Carrie White lives in an un-affluent part of town in what we can infer is a rental house (her mother, in an attempt to sabotage Carrie’s upcoming prom date, threatens to take Carrie and “just leave, just move away,” something most mortgage slaves don’t usually do). The old house is shadowy, filled with religious bric-a-brac, and is almost a movie character itself. Each room of the house contains the old pre-World War II fixtures and dressings that figured so large in my childhood home, the little rental house in which I grew up. Old fashioned bathtubs, large kitchen sinks with the curious elephant trunk spouts, ceiling light fixtures that were little more than a bare bulb in a porcelain socket (in fact, in our little house, that’s exactly what the ceiling fixtures were, with no adornment, no globe, no glass covering). Tall, screened windows, doors with crackled, painted-over frames and glass knobs, pantries with brick interior walls, beds with spartan iron frames and home-made quilts. Smudges on the cheap paint in the hallway, beveled mirrors on the bathroom wall with black spots on the perimeters where the silvering had worn away. But a sense of impoverished safety, of a refuge from a world populated by cruel, sneering people who drove cars and whose mothers never cried over the bills.

I watched the scenes unspool and felt the ache of the undercurrent of the sadness of my childhood, a sadness of which I was almost completely unaware until I was a young man living far from my boyhood home, a young man who had learned to be introspective and analytical about his own beginnings and path.

Carrie’s mother, played with eerie fanatical precision by Piper Laurie (and bearing an uncanny resemblance to Carrie Fisher), badgers her introverted daughter with a distorted version of Christianity and a venomous man-hating sexual phobia that I’ve personally witnessed in a handful of church women in my life. But her mother also provides security and the fragile peace that accompanies what awkward children think of as the safe harbor of home. This security and peace are the twin engines that drive blood-soaked Carrie back home after her night of humiliation and supernatural revenge. Even as she is dealt a mortal wound by her insane mother, Carrie retreats inside the heart of the house, embraces her mother’s corpse, and brings the whole thing down around herself as penance and self-annihilation ignite the flammable material she’s carried around inside herself for her entire short and tragic life.

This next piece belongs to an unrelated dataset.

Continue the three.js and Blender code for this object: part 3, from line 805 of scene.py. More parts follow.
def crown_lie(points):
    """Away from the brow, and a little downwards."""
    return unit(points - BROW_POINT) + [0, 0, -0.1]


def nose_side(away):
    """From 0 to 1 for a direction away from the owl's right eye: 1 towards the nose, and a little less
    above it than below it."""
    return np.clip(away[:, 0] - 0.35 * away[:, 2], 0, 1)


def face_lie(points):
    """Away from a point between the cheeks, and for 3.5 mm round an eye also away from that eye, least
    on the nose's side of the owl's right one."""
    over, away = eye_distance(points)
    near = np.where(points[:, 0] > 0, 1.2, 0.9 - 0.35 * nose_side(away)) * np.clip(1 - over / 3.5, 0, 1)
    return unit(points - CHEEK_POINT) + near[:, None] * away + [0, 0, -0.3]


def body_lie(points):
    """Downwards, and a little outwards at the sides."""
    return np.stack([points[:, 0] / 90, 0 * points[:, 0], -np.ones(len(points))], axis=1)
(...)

But in the earlier scenes in which Carrie is shown coming home, living her life with her mother, Carrie is resting inside the only real peace she knows. As long as she shows no interest in boys, there is no one, nothing to mock her or belittle her or frighten her within the walls of the house. And that is the string that vibrated within me as I re-watched the movie. My childhood was very peaceful in comparison with those who have been sexually abused, or who grew up in war zones, or had a drunken parent. But because of my (for those days) unusual family situation, because of our poverty, and exacerbated by my extreme shyness and sense of worthlessness, my childhood away from the sheltering walls of our tiny house was terrifying and traumatic. There was always a bully, always a mocker, always a tormentor. Some of them were children, some were adults who should have known better. I was called names, belittled, sneered at. Worst of all, attention was called to me for being different, for having a different sort of family and living situation. And we were very poor, which can in some circles be an unforgivable sin.

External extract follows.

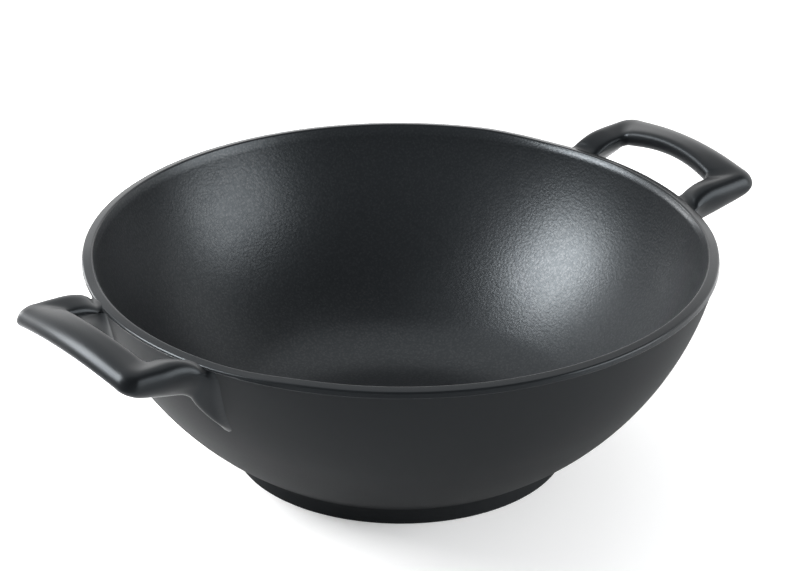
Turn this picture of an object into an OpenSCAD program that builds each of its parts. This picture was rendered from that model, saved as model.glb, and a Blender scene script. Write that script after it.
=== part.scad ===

I can clearly remember coming home from school, retreating inside after yet another day of name-calling and mockery, and finally feeling safe when that heavy, glass-paned door would shut behind me. Then I could change out of my school clothes into my play clothes, and my adoring little black cat Tink would run to give me her purring love, and I had stacks of comic books and real books, and I would sit at the kitchen table or sprawl on the worn linoleum floor and read until my eyes ached, and I would act out scenes from books, and I would discuss the plots with my mother while she stood at the kitchen sink or the stove and watched me with her sad smile and the same blue eyes with which I scan this computer screen at this very moment.

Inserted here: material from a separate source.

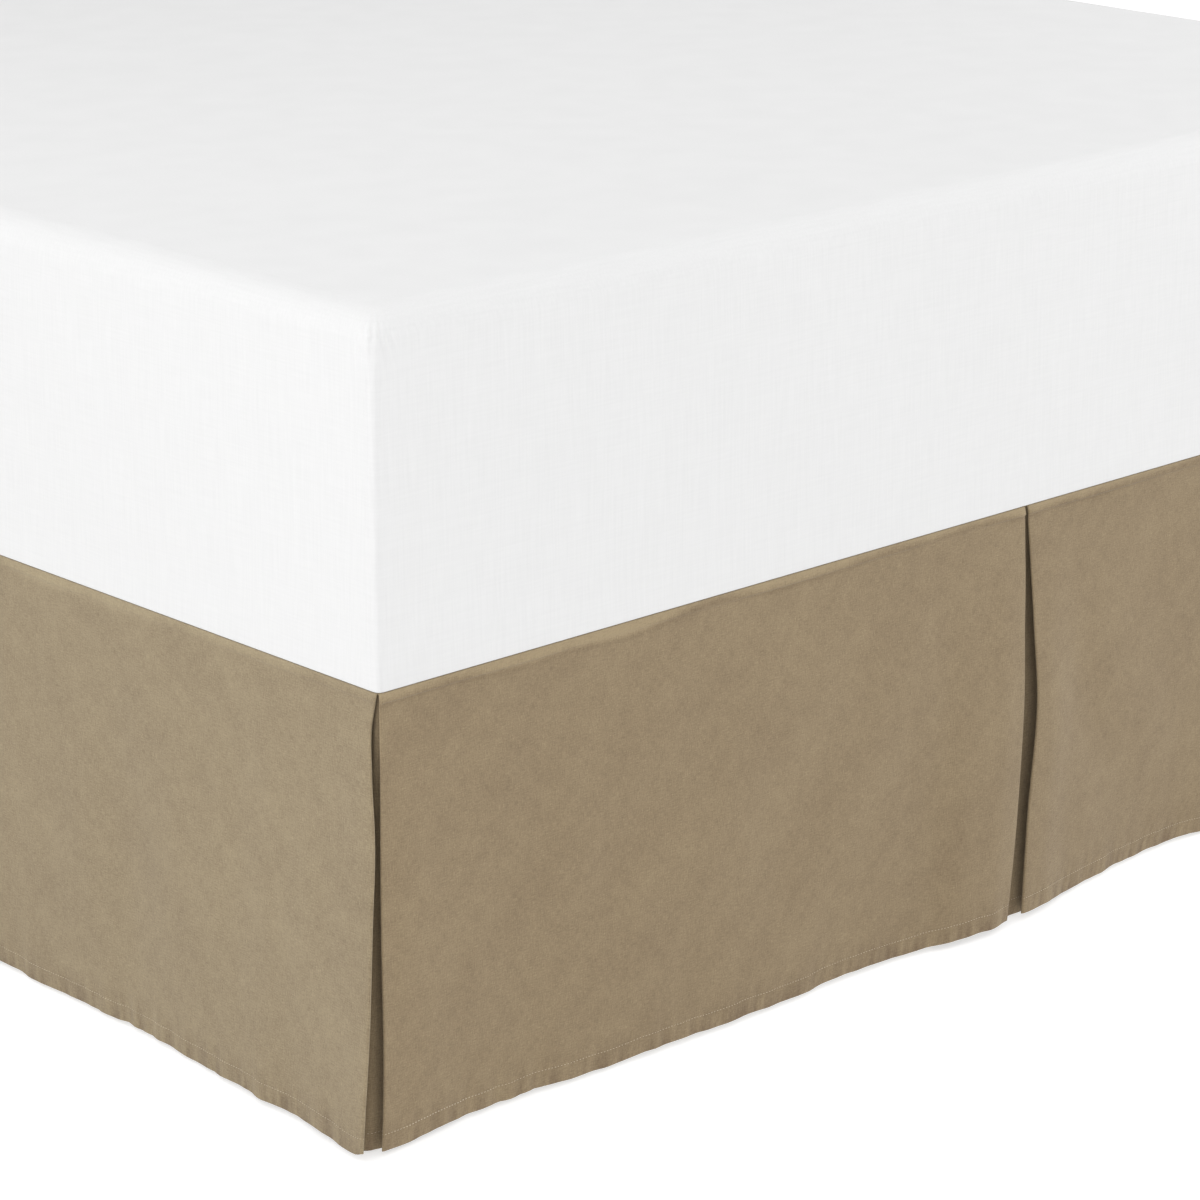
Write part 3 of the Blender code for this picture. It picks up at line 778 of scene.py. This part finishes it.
def corner_seams(points, low, high):
    """The relief of the sheet's puckered seams down its corners, and of the gathers at their tops."""
    relief = np.zeros(len(points))
    below_top = high[2] - points[:, 2]
    for sx, sy in ((-1, -1), (1, -1), (-1, 1), (1, 1)):
        centre = np.where((sx, sy) > np.zeros(2), high[:2] - MATTRESS_ROUND, low[:2] + MATTRESS_ROUND)
        u, w = ((points[:, :2] - centre) * (sx, sy)).T
        angle = np.arctan2(np.maximum(w, 0), np.maximum(u, TINY))
        near = (u > -CORNER_REACH) & (w > -CORNER_REACH)
        round_it = MATTRESS_ROUND * (angle - math.pi / 4) + np.maximum(-u, 0) - np.maximum(-w, 0)
        puckers = SEAM_PUCKER_DEPTH * np.sin(2 * math.pi * (below_top + round_it) / SEAM_PUCKER)
        seam = (SEAM_HEIGHT + puckers) * np.exp(-(((round_it - SEAM_PLACE) / SEAM_WIDTH) ** 2))
        fan = 1 + np.maximum(below_top - GATHER_TOP, 0) / GATHER_FALL
        gathers = GATHER_HEIGHT * np.sin(2 * math.pi * round_it / (GATHER_LENGTH * fan))
        gathers = gathers * np.exp(-((round_it / GATHER_SPREAD) ** 2))
        gathers = gathers * np.exp(-(((below_top - GATHER_TOP) / GATHER_FALL) ** 2))
        relief = relief + near * (seam * ease(0, GATHER_TOP, below_top) + gathers)
    return relief


def mattress(cover):
    low, high = (np.array(corner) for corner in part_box("mattress"))
    low[2] = DROP_TOP + MATTRESS_RISE
    points, normals, faces = rounded_block(
        low, high, MATTRESS_ROUND, MATTRESS_LOW_EDGE, MATTRESS_ROUND,
        MATTRESS_STEP, EDGE_ZONE, EDGE_ZONE_STEP, (CORNER_LINES, EDGE_LINES),
    )
    power = blend(SQUARE_POWER, ROUND_POWER, ease(high[2] - SQUARE_BELOW, high[2], points[:, 2]))
    middle, half = ((low + high) / 2)[:2], ((high - low) / 2)[:2]
    points = squared(points, middle, half, MATTRESS_ROUND, power)
    x, y, z = points.T
    up = z - low[2]
    up_share = up / (high[2] - low[2])
    level = abs(normals[:, 2])
    free = ease(0, FREE_FROM, up)
    relief = free * swell_height(x + y, up) * (1 - (1 - TOP_SHARE) * level)
    relief += BELLY * np.sin(math.pi * np.clip(up_share, 0, 1)) * (1 - level)
    for name, rows in WRINKLES.items():
        edge = EDGES[name]
        along = (points[:, :2] - edge.corner) @ edge.run
        facing = np.clip(normals[:, :2] @ edge.facing, 0, 1)
        for row in rows:
            relief += facing * wrinkle_height(Wrinkle(*row), along, up)
    relief += corner_seams(points, low, high) * (1 - level)
    points = points + normals * (relief - BELLY)[:, None] * free[:, None]
    narrower = 1 - MATTRESS_LEAN * up_share[:, None] / half
    points[:, :2] = middle + (points[:, :2] - middle) * narrower
    made = add_object("mattress_cover", points, faces, cover)
    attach(made, "root")
    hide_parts("mattress")


def deck(cloth):
    """The flat sheet that the drops are sewn to, with a hem at its head end."""
    half_w = HALF_W - DECK_INSET
    foot, head = FOOT_Y + DECK_INSET, FOOT_Y + DECK_L
    xs = np.linspace(-half_w, half_w, DECK_COLUMNS)
    unhemmed = np.linspace(foot, head - DECK_HEM - MM, DECK_ROWS)
    ys = np.concatenate([unhemmed, [head - DECK_HEM, head]])
    across, along = np.meshgrid(xs, ys)
    rise = DROP_TOP + DECK_RISE
    top = np.stack([across, along, np.full_like(across, rise)], axis=2)
    hemmed = (along > head - DECK_HEM - MM / 2) * DECK_CLOTH
    under = top - np.stack([0 * across, 0 * across, DECK_CLOTH + hemmed], axis=2)
    flat = np.stack([across, along], axis=2)
    made = two_faced_sheet("skirt_deck_cloth", top, under, flat, cloth)
    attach(made, "root")
    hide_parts("skirt_deck")


# The base, a boxed frame covered in ticking, with a sewn welt beside its top and bottom edges. Between
# the welts the cover is slack, by this share of the sheet's swells.
BASE_ROUND = 14 * MM
BASE_EDGE = 5 * MM
BASE_STEP = 30 * MM
BASE_EDGE_ZONE = 12 * MM
BASE_EDGE_STEP = 1.3 * MM
WELT_IN = 9 * MM
WELT_WIDTH = 1.6 * MM
WELT_HEIGHT = 1.3 * MM
BASE_BELLY = 1 * MM
BASE_SLACK = 0.4
SLACK_FROM = 27 * MM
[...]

Later, in high school, when I had visited the homes of some of my classmates and been awed at how rich they were (looking back, I realize how lower-middle-class their homes were, but in comparison with us, they were Rockefellers).  I would return home after these visits and look at the bare-bulb fixtures and the smudged door frames and the little gas stoves in each room and the dingy paint on the walls, and I would swallow the certainty that God did not love my family, that we were different, that I would always be different, that I did not then nor ever would deserve happiness or anything nice. But the soft drone of the AM radio in the kitchen while Mother cooked a humble supper and smoked a cigarette, and the golden glow of the unshaded light bulbs, and the hiss of the glowing cathedral of gas stoves, and the plaintive meow of my sleek little black companion, and the musty ink smell of my books…these things would join together in a ballet that pushed the cruelty of my school hours aside, and would lead me back into the dance with the things that were familiar, the things that proved I mattered, that proved someone loved me, and there she was, cooking supper, and there the other one was, with the jingle bell on her collar, and no one within those walls called me names or smirked at me, and I was a prince in a palace as I ran and played in the dim, tiny rooms, because the reality was the words on the pages, and the pages were bound together in books, and the books were the bricks that built the wall, and no force could bring down that wall, that wall that kept the mean people at bay.

Not even Carrie White, with her uncontrollable telekinetic power, could have toppled the walls I erected out of necessity around myself when I was a little, little fellow. The walls were not a trap, not a prison. They were protection. And within them, with me, were those who loved me and provided for me and accepted me. Even to this very day, I am happiest at home, with those who truly love me, those who never speak a harsh word to me. Even now, with failing body and silver hair and diminished abilities, there is a faithful animal who shows me her love, and there is a beautiful woman with sadness in her blue eyes who cooks my supper and holds me in the dark nights when the banshee wind comes out of the mountains and tells me that there are monsters loose in the night. But there are no monsters in my house. Just love, and a tv screen on which we sometimes watch old horror movies. And what ghost on earth could haunt a man like me, with all that I possess?